The linguistic needs correspond to the minimal level of 
quality required for the produced translation. These needs 
are illustrated in a human attested translation of the 
chosen source corpora. The identification and formalisation 
of the linguistic constraints and needs illustrated in 
corpora represent a major step during the evaluation 
process of machine translation applications by an industrial 
user. Corpus study is not a new concept in the NLP domain, 
but the methods used can be quite different depending on 
the expected results and applications. In this article, we will 
describe how we built a reusable annotated test set 
through the study of a bilingual corpus. 
1 A highly structured documentation 
The corpus we chose to study is the maintenance manual for 
the Super Puma helicopter written in French and its 
attested human translation in English 1. An important 
characteristic of this corpus is that it is written and used 
in compliance with the so-called ATA 2 100 specification. 
1.1 ATA 100: a short presentation 
Tile ATA 100 specification role is to provide a set of rules 
for the writing and exploitation of aircraft after-sale 
documents. Both document writers and users are supposed 
to be familiar with this specification. As such, the ATA 100 
specification defines the document production and use 
environment. In particular, the specification imposes a very 
strict way of structuring the text in terms of topical and 
discursive organisation, and also in terms of practical 
document production by providing a dedicated SGML DTD 
for the maintenance manuals (ATA 100 DTD). The 
relevance of ATA 100 in the writing and exploiting process 
of the document encouraged us to consider the corpus from 
a quite new point of view in the NLP domain: the pragmatic 
approach. The ATA 100 specification can indeed be 
considered as a sociolectal system or standard (i.e. a 
system that rules the communicative usage inside a 
restrained community of persons). 
From a communicative point of view the ATA specification 
defines the types of discursive genres (illocutionary force 
of the utterances) the writer has to adopt according to a 
pre-defined document structure. For example, all the 
maintenance documents must be divided into tasks and 
subtasks.

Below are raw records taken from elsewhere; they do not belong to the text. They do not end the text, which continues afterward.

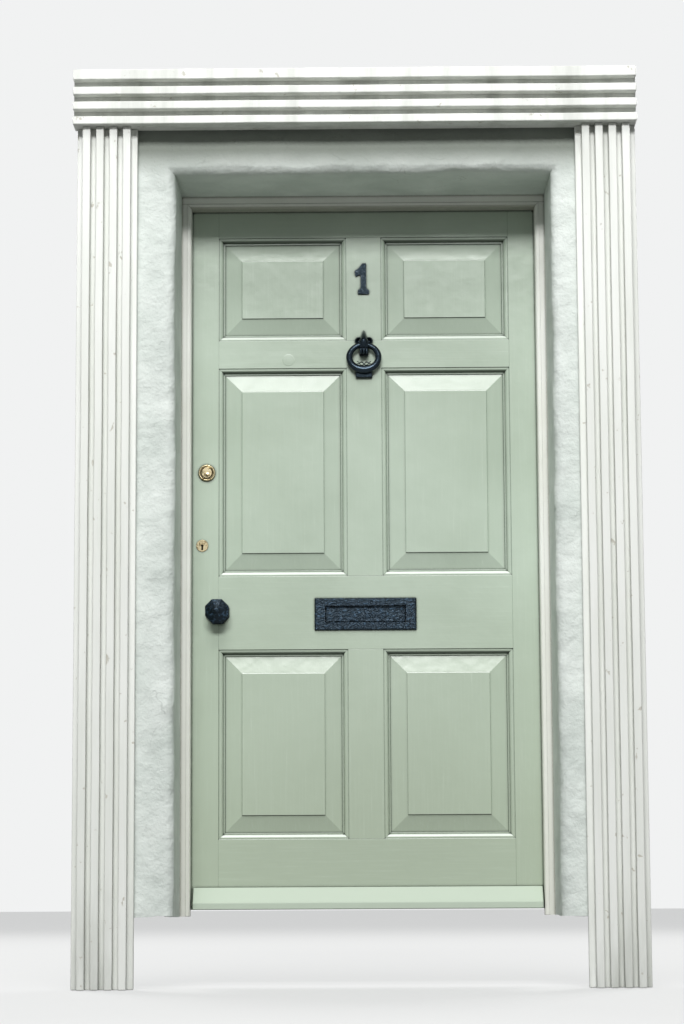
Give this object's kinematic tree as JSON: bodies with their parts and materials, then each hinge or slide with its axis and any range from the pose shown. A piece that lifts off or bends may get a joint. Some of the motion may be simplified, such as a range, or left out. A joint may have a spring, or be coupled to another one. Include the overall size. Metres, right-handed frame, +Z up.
{
  "type": "six-panel front door",
  "caption": "Panelled timber front door hung inwards in a rebated frame, with a rendered reveal, a reeded surround, a ring knocker, a letter plate, a pull knob and locks.",
  "frame": {"origin": "middle of the doorway, level with the jamb feet, in the plane of the rendered wall face", "axes": "+Z up, +X towards the hinge side, +Y into the house"},
  "size_m": [1.474, 0.459, 2.38],
  "materials": {
    "leaf_paint": "sage green eggshell paint, brushed",
    "frame_paint": "off-white gloss paint",
    "surround_paint": "white paint, weathered",
    "painted_render": "white masonry paint on uneven render",
    "black_iron": "hammered, painted black",
    "brass": "aged brass",
    "steel": "satin steel",
    "case_enamel": "bronze enamel"
  },
  "bodies": {
    "frame": {"lock_jamb": "frame_paint", "hinge_jamb": "frame_paint", "frame_head": "frame_paint", "stop_lock_side": "frame_paint", "stop_hinge_side": "frame_paint", "stop_head": "frame_paint", "render_lock_side": "painted_render", "render_hinge_side": "painted_render", "render_head": "painted_render", "pilaster_board_lock_side": "surround_paint", "pilaster_board_hinge_side": "surround_paint", "pilaster_reeds_lock_side": "surround_paint", "pilaster_reeds_hinge_side": "surround_paint", "surround_head_board": "surround_paint", "surround_head_reeds": "surround_paint", "hinge_plates_frame": "steel", "deadbolt_strike": "brass", "latch_keep": "brass"},
    "leaf": {"lock_stile": "leaf_paint", "hinge_stile": "leaf_paint", "bottom_rail": "leaf_paint", "lock_rail": "leaf_paint", "frieze_rail": "leaf_paint", "top_rail": "leaf_paint", "muntin_lower": "leaf_paint", "muntin_middle": "leaf_paint", "muntin_top": "leaf_paint", "panel_lower_lock_side": "leaf_paint", "panel_lower_hinge_side": "leaf_paint", "panel_middle_lock_side": "leaf_paint", "panel_middle_hinge_side": "leaf_paint", "panel_top_lock_side": "leaf_paint", "panel_top_hinge_side": "leaf_paint", "weatherboard": "leaf_paint", "hinge_plates_leaf": "steel", "letter_plate": "black_iron", "knocker_hanger": "black_iron", "knocker_strike": "black_iron", "house_number": "black_iron", "pull_knob": "black_iron", "cylinder_ring": "brass", "cylinder_body": "brass", "nightlatch_case": "case_enamel", "deadlock_case": "steel", "escutcheon_outside": "brass", "escutcheon_inside": "brass"},
    "letter_flap": {"letter_flap": "black_iron"},
    "knocker_ring": {"knocker_ring": "black_iron"},
    "cylinder_plug": {"cylinder_plug": "brass", "tail_bar": "steel"},
    "nightlatch_knob": {"nightlatch_knob": "brass"},
    "latch_bolt": {"latch_bolt": "brass"},
    "latch_snib": {"latch_snib": "brass"},
    "deadbolt": {"deadbolt": "brass"}
  },
  "joints": [
    {"name": "leaf_hinges", "type": "hinge", "parent": "frame", "child": "leaf", "pos_m": [0.4765, 0.3465, 0.9655], "axis": [0, 0, -1], "range_deg": [0, 110]},
    {"name": "letter_flap_hinge", "type": "hinge", "parent": "leaf", "child": "letter_flap", "pos_m": [0, 0.2935, 0.818], "axis": [1, 0, 0], "range_deg": [0, 80]},
    {"name": "knocker_swing", "type": "hinge", "parent": "leaf", "child": "knocker_ring", "pos_m": [0, 0.277, 1.53], "axis": [-1, 0, 0], "range_deg": [0, 90]},
    {"name": "cylinder_turn", "type": "hinge", "parent": "leaf", "child": "cylinder_plug", "pos_m": [-0.426, 0.296, 1.178], "axis": [0, 1, 0], "range_deg": [-90, 90]},
    {"name": "nightlatch_turn", "type": "hinge", "parent": "leaf", "child": "nightlatch_knob", "pos_m": [-0.426, 0.34, 1.184], "axis": [0, 1, 0], "range_deg": [0, 60]},
    {"name": "latch_bolt_slide", "type": "slide", "parent": "leaf", "child": "latch_bolt", "axis": [-1, 0, 0], "range_m": [0, 0.014]},
    {"name": "snib_slide", "type": "slide", "parent": "leaf", "child": "latch_snib", "axis": [1, 0, 0], "range_m": [0, 0.006]},
    {"name": "deadbolt_slide", "type": "slide", "parent": "leaf", "child": "deadbolt", "axis": [-1, 0, 0], "range_m": [0, 0.014]}
  ],
  "couplings": [
    {"joint": "latch_bolt_slide", "follows": "nightlatch_turn", "m_per_rad": 0.013369}
  ]
}
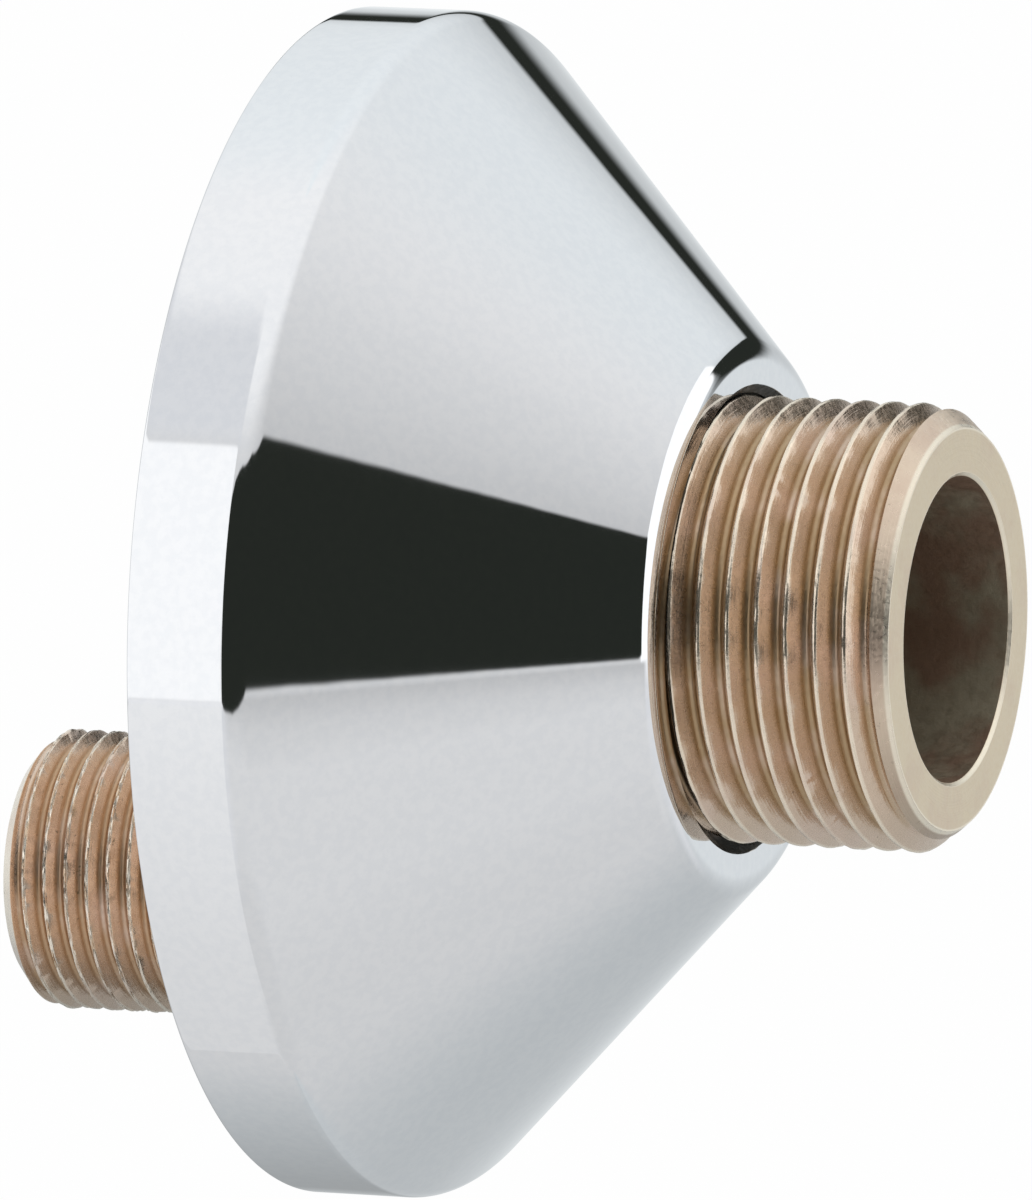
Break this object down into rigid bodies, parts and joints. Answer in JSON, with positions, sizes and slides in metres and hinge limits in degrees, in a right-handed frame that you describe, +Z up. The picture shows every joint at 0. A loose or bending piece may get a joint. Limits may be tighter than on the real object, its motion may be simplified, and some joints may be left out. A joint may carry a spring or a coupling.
{
  "type": "s-union",
  "caption": "Offset wall union for a wall-mounted mixer: a bent brass body with a pipe thread at each end, and a cone-shaped chrome cover that runs on the larger thread.",
  "frame": {"origin": "on the wall thread's axis, in the wall plane that the cover's rim meets", "axes": "+Y into the wall along both thread axes, +Z up from the wall thread towards the mixer thread, +X to the right seen from the room"},
  "size_m": [0.07, 0.0578, 0.07],
  "materials": {
    "brass": "raw cast brass with turned ends and cut threads",
    "chrome": "polished chrome plate"
  },
  "bodies": {
    "union": {"union_body": "brass"},
    "cover": {"escutcheon": "chrome"}
  },
  "joints": [
    {"name": "cover_travel", "type": "slide", "parent": "union", "child": "cover", "axis": [0, -1, 0], "range_m": [0, 0.0127]}
  ]
}
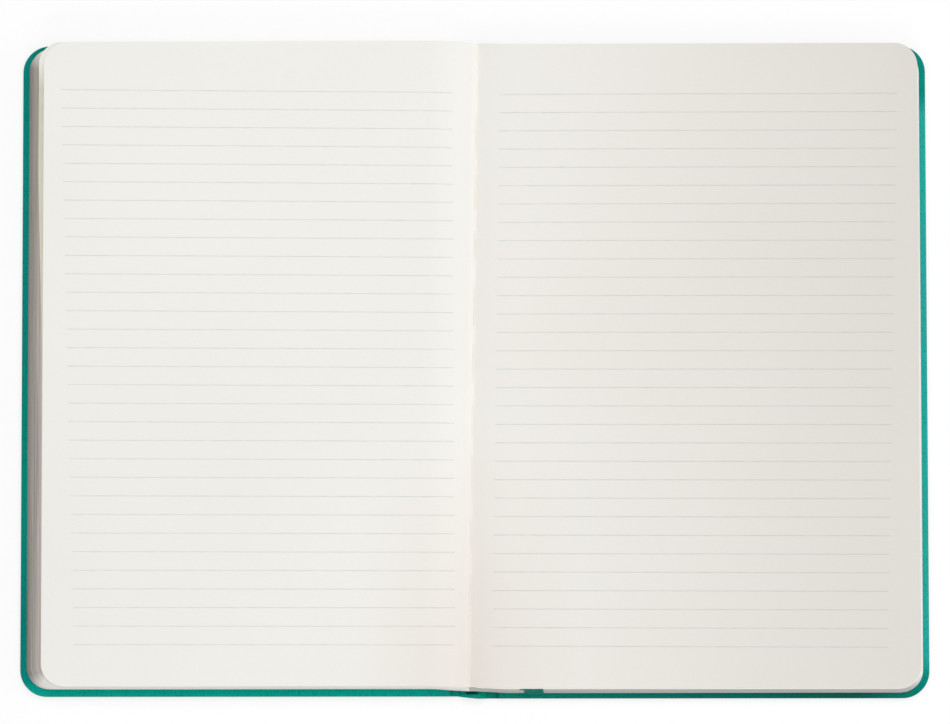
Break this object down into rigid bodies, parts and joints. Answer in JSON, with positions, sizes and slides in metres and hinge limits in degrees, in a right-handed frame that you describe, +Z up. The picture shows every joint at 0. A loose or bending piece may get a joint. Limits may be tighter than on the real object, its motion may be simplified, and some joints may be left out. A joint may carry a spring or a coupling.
{
  "type": "open hardcover notebook",
  "caption": "Open ruled hardcover notebook with wrapped boards, an arched flexible spine, a sewn page block in uneven halves and a ribbon marker.",
  "frame": {"origin": "bottom centre of the open case's bounding box, on the surface that the covers rest on", "axes": "+X to the right across the spread, +Y towards the head of the pages, +Z up out of the pages"},
  "size_m": [0.296, 0.2142, 0.0125],
  "materials": {
    "leatherette": "fine-grained teal leatherette, semi-matt",
    "paper": "smooth ivory writing paper with faint blue-grey ruling",
    "endpaper": "plain ivory endpaper",
    "greyboard": "plain grey bookbinding board",
    "lining_cloth": "open white lining cloth",
    "thread": "waxed ivory sewing thread",
    "ribbon": "teal woven satin ribbon"
  },
  "bodies": {
    "block": {"page_block": "paper", "spine": "leatherette", "spine_lining": "lining_cloth", "sewing_thread": "thread", "ribbon_marker": "ribbon"},
    "front": {"front_cover": "leatherette", "front_board": "greyboard", "front_pastedown": "endpaper"},
    "back": {"back_cover": "leatherette", "back_board": "greyboard", "back_pastedown": "endpaper"}
  },
  "joints": [
    {"name": "front_hinge", "type": "hinge", "parent": "block", "child": "front", "pos_m": [-0.0054, 0, 0.0006], "axis": [0, -1, 0], "range_deg": [0, 90]},
    {"name": "back_hinge", "type": "hinge", "parent": "block", "child": "back", "pos_m": [0.0054, 0, 0.0006], "axis": [0, 1, 0], "range_deg": [0, 90]}
  ]
}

Each maintenance task description should be 
preceded by a definition of this task. Any task to be 
performed should be described as a succession of subtasks 
which are explained in the form of a succession of orders. 
Each task and subtask has a precise denomination that 
takes the form of titles in the document. Because the 
maintenance manuals are submitted to annual updates, the 
document contains also a large number of factual 
information such as dates, version numbers, aircraft type 
reference, page numbers etc. The production and 
1 Because of the huge volume of the document (7 Mo of plain 
text), we chose to select a representative sample of it : 
chapter 10. Parking and Mooring. 
2 Air Transport Association of America \[ATA:92\] 
1061 
exploitation environment having a strong impact on the way 
the documents are written, it was quite natural to first 
characterise the corpus we were intending to study from a 
pragmatics point of view. 
12 Pragmatic labelling of sequences 
For us, the pragmatic labelling was a first step in the 
classification of utterances based on their communicative 
value. Practically, we decided to assign to each utterance 
of the text a label indicating its textual and discursive 
status according to the ATA 100 indications. The 
pragmatic study of the corpus resulted in the definition of 
4 types of labels: the meta-textual indicators, the topical 
meta-utterances, the discursive meta-utterances and the 
illocutionary typed utterances (orders, definitions, etc.). 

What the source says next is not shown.